New selection and regulation procedures for jurors have been announced for this month's pilot reform of the jury system, with clear and detailed rules for selecting jurors, their duties and their relationship with judges.
Jurors are required when a court hears public interest cases which draw wide public attention or criminal cases that may involve a sentence of more than ten years. In Chinese courts, a juror exercises the same power as a judge but cannot hear a case alone nor act as chief judge of a collegial panel. Jurors must form at least one third of a collegial panel.
Legislators, judges, prosecutors, police officers and lawyers are excluded from service by the new regulation.
The number of jurors of a local court should be at least three times the number of judges.

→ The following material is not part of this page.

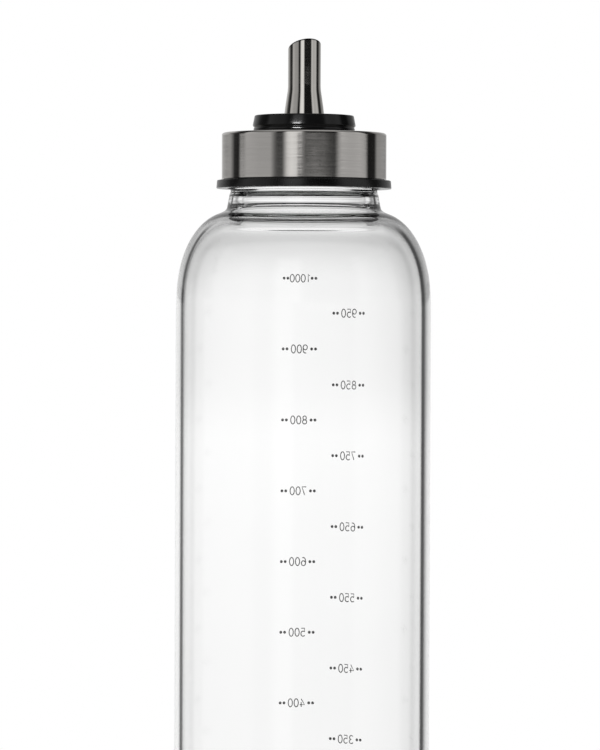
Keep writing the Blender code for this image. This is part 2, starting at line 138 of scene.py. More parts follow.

The new rules further clarify that jurors can rule on the facts of a case but not the application of law.
Normally jurors were ordinary citizens over 23 years of age who do not necessarily have legal training and perform their duties part-time. The new regulation raises the eligible age to 28 and lowers the education requirement from junior college to senior high school.
The selection mechanism for jurors will change from personal application or organizational recommendation to random selection from local qualified people.
The project will be tried out in Beijing, Chongqing, Fujian, Guangxi, Hebei, Heilongjiang, Henan, Jiangsu, Shaanxi and Shandong.
Chinese courts have been making more use of jurors. According to the Supreme People's Court, about 210,000 jurors were used in about 2.19 million trials last year, up from 87,000 in 2013.